After that first read-through, I am ready to follow directions and let my book rest for a week or two, maybe three and work on something else. Partly because I want to wait and see what my first round of readers think, but mostly because I want to revel in the glow of my current emotional state. I'm beginning to see why writing gurus recommend waiting. The feeling is hard to describe, but it is pretty darn incredible. As of this moment, I am the only person who has read my book, and I happen to think it is good. Really good. The fact that it all came out of my brain makes it even better. Maybe it is actually crap and I am being totally delusional. It may be my friends and family that burst my bubble, it may be the long string of rejection that are sure to pepper my future. My book could be downright terrible. (Hopefully it's not.) But I had an idea two years ago, then life got tired of me saying, "I'm writing a book" without actually writing it and yanked away my proverbial rug, forcing me to write it for real.
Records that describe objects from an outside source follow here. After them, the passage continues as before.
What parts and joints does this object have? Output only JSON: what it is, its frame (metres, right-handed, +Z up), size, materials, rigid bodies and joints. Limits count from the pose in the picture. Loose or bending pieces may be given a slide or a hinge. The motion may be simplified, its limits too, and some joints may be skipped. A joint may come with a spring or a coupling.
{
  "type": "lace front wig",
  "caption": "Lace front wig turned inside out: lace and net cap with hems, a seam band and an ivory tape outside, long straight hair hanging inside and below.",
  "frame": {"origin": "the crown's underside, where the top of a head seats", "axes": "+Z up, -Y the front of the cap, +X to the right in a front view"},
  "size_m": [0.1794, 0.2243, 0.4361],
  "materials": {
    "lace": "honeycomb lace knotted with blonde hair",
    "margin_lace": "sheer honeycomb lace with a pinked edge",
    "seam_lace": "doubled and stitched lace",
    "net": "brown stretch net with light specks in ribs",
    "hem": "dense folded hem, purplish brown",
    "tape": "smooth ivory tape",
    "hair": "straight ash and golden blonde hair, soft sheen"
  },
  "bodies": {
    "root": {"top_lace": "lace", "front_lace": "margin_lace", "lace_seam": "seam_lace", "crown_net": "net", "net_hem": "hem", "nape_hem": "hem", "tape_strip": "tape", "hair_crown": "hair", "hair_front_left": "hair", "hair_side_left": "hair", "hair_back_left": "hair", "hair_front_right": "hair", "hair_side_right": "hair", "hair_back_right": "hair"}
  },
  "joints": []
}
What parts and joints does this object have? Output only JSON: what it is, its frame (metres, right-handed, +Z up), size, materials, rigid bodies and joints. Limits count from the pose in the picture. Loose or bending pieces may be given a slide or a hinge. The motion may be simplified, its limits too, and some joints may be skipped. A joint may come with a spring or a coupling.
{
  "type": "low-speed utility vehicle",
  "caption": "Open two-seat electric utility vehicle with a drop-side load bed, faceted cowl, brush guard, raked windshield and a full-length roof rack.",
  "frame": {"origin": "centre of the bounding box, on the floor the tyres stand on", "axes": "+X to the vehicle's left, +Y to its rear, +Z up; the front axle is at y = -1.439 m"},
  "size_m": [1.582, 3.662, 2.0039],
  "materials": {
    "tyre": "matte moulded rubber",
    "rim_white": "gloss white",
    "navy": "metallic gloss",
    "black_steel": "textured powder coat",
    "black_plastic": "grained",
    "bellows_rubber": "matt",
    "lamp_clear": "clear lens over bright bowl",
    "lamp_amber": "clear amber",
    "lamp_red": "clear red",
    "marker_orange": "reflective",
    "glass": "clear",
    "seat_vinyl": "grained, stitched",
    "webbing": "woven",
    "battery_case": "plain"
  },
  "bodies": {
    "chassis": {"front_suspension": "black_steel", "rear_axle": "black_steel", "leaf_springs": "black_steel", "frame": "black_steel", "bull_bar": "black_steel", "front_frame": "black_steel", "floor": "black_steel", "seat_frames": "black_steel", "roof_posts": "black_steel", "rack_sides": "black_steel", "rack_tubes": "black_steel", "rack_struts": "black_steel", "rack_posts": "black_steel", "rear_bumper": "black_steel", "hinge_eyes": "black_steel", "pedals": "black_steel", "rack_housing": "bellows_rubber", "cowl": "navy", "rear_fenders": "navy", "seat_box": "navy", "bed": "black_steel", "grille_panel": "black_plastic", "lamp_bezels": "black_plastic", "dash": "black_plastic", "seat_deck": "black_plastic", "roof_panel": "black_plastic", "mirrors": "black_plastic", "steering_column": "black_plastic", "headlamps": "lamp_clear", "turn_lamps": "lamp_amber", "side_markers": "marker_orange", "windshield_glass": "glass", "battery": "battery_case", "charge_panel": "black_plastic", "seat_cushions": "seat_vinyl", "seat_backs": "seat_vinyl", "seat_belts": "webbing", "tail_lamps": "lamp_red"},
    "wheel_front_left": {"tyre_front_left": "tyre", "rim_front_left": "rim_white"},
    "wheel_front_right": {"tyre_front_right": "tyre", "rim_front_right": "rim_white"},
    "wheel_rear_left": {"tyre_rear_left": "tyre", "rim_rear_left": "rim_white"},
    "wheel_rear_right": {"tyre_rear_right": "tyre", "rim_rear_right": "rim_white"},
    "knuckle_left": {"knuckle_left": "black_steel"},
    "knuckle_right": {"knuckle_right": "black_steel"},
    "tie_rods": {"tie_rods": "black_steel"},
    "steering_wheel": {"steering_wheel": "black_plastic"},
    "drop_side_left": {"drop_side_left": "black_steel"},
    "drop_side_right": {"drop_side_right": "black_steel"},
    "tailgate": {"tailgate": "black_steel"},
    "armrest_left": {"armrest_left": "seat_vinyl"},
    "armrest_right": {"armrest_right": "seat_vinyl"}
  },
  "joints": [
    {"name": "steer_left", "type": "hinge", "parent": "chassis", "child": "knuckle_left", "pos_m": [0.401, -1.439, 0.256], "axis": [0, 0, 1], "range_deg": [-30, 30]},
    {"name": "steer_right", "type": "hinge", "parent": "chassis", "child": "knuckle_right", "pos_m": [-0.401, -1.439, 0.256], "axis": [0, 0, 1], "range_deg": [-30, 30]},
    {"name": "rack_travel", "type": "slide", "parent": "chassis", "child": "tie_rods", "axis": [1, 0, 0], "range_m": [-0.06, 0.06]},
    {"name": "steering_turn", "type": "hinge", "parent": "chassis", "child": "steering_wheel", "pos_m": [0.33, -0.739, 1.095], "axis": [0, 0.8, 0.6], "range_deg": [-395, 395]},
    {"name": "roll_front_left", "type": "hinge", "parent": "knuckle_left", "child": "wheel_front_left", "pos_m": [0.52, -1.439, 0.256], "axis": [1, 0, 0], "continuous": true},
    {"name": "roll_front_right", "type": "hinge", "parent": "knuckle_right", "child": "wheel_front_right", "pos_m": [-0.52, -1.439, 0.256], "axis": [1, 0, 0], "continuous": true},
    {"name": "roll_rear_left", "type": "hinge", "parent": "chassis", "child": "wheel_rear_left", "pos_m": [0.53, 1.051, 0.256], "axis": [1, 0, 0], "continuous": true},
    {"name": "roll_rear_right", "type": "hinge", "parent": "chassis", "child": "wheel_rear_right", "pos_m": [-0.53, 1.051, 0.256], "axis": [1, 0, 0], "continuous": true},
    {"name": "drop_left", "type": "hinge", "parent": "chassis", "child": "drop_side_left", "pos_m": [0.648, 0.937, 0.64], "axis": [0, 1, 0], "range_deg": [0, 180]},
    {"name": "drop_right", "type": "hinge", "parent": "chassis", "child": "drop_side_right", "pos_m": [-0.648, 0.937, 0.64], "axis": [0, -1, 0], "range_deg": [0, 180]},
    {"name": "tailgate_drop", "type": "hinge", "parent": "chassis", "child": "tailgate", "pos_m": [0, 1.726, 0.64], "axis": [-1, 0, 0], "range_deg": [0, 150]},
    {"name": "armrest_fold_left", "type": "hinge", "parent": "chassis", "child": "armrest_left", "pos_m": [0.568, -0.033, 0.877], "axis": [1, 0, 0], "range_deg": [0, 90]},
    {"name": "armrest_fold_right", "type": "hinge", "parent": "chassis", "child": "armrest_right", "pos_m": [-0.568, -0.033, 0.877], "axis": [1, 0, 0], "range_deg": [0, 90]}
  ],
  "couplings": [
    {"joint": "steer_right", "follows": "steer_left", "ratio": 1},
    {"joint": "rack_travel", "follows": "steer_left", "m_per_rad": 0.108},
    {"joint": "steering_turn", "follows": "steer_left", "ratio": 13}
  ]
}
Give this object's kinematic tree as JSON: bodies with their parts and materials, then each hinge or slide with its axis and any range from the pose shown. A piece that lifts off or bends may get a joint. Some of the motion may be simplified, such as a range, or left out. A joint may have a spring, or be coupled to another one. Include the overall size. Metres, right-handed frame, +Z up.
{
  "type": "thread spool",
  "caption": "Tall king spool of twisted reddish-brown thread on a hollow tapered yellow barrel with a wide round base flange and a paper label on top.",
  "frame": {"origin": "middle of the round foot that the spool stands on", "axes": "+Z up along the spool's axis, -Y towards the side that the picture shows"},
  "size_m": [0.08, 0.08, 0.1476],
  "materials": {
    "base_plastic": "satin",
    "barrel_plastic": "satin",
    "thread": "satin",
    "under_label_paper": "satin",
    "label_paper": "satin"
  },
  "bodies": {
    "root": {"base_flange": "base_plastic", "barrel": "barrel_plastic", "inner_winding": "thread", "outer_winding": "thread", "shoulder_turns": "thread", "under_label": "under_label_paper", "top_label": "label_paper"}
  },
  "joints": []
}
I did. And I am going to enjoy this feeling of accomplishment for as long as I can.
Perhaps the same concept can apply to other things. How often do we beat ourselves up for bad things that have happened, mistakes made or friendships destroyed? When something good happens, when we do something right, something incredible, we should set it aside and dance around it. Blast the music. Toss confetti into the air. Celebrate it fully.
Please excuse me while I crank the stereo.